Planning your application: take it in stages

If you’re in an archive service which is considering applying for Accreditation, and want to get started immediately, you may find this action planning framework useful:

  • Check your service is eligible. Accreditation is available to public and private sectors, and eligibility is widely drawn, to encompass the range of organisations which hold archives and make them available. We use scalability in assessment to make sure we understand your service’s position, according to its size and the legal framework and audiences that are most important to you. For example, the difference between a large local authority archive service and a small charity archive which primarily exists to serve internal audiences.
  • Map what your service already has in place against all the requirements of the Accreditation Standard (referring to the detailed guidance where necessary – we’ve aimed to give you onwards links to help you with anything which is completely new to you)
  • Identify any total gaps, and consider how you could most usefully fill them. It doesn’t necessarily have to mean writing a new document for every single one.
  • Review what you already have, to identify what is still current and what needs refreshing or expanding to meet the Standard. Remember, you don’t have to have documents in a prescribed format, so long as you have something which does the job.
  • Prioritise: what will have most impact in improving your service? You don’t have to be perfect to be Accredited. Put your effort where it will be most useful.
  • Plan: what can you realistically do, when, with what resource (cash, people, time)? That should give you your timescale for application.
  • Then get to work.

Make sure you don’t do this alone. Even if you’re a sole professional, share ideas with colleagues and in groups like SfNP, seek support from your manager, and include team members – perhaps volunteers – too, as they will benefit from the experience. Accreditation shouldn’t just be about filling in a form and (hopefully) getting a shiny badge at the end. It’s a chance to review what your archive service does, and why, and to communicate that within your organisation and beyond.

Planning your application: workshops and support

It’s usually helpful to meet with others in a similar situation and discuss Accreditation in person if you can.

We run workshops in conjunction with ARA and other sector bodies to introduce the programme and how it can support services to improve. At present, we offer two workshop types. The first is an introduction for applicants, which includes information about how the entire programme works, from eligibility to assessment, award and feedback. We then work through the three modules of the Standard, and pick up particularly on elements which may be less familiar to professionals.

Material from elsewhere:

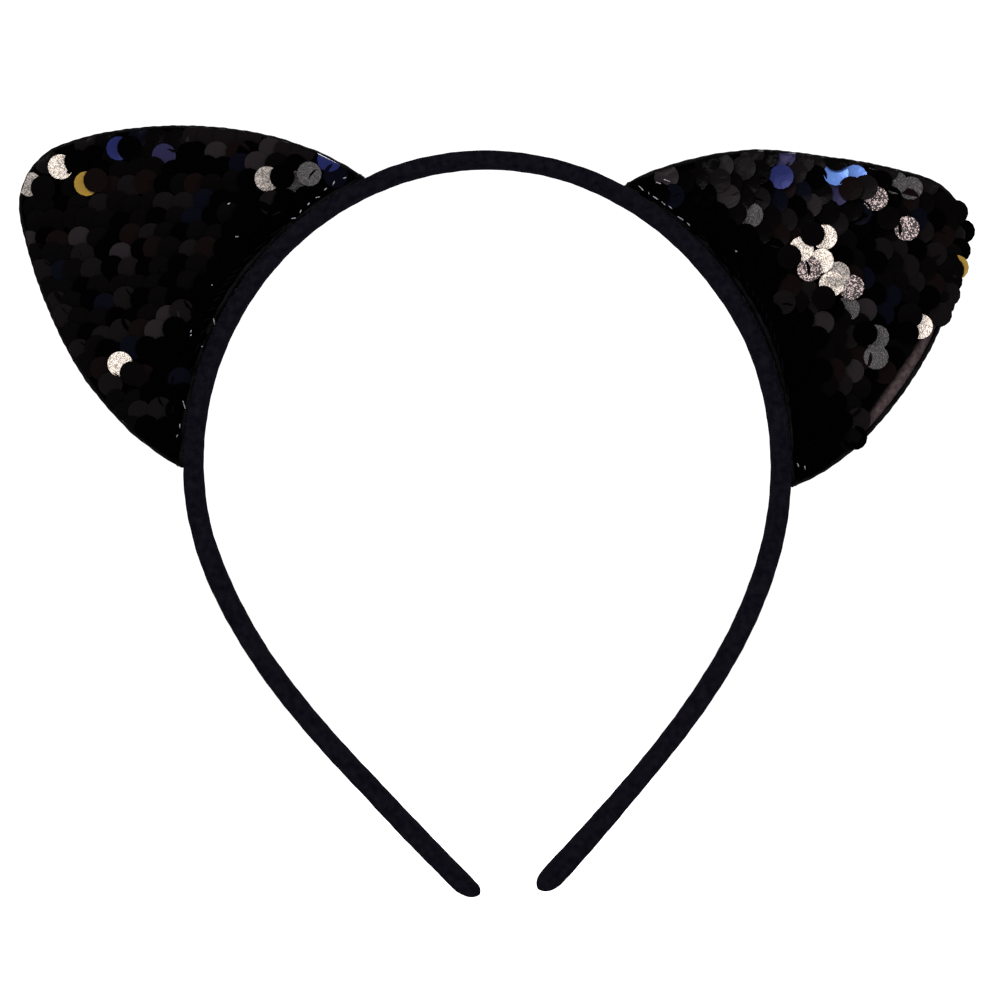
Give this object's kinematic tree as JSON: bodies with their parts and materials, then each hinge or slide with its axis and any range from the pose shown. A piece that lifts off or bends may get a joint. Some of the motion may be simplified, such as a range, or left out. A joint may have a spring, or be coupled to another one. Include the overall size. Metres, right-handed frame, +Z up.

Our second workshop option is aimed at specialist groups of professionals who perhaps haven’t worked within a policy and planning framework before. For this workshop we work through a scenario as a newly-appointed archivist, starting from scratch. We look at elements that might form part of a single governing policy for a small archive service, which satisfies multiple elements of the Accreditation Standard. We ask what would be useful to such a new professional role; what you can establish working alone; and where you need to look more widely for support and sign-off. You should leave with a better idea of how a strong policy background benefits an archive service of any size.

By all means book onto a relevant workshop to hear more about these opportunities. We have a generic workshop coming up in ARA South East region (28 April, in Oxford), and specialist workshops with a number of interest groups including the Cambridge Archives Group and the Section for Business Records. If you would like us to provide targeted information or training directly with SfNP, let us know what would be useful.

Exeter Cathedral Library and Archives celebrate their Accreditation in Parliament, thanks to ARA and the All Party Group on Archives and Heritage (Photographer: Simon O’Connor)

Exeter Cathedral Library and Archives celebrate their Accreditation in Parliament, thanks to ARA and the All Party Group on Archives and Heritage (Photographer: Simon O’Connor)

Personal development opportunities

Accreditation offers development opportunities for individuals too. Most archive services will use Accreditation to identify some potential improvements in documentation or practice as part of preparing for their application. When they get feedback on an application, it will include improvement actions to take forward. Whether you are a lone professional or part of a bigger team, it should be a chance to do something new, within a development framework and with guidance available. That might involve writing a first collection development policy, undertaking new audience research or reviewing anything from social media guidance to preservation risks to training and support for volunteers.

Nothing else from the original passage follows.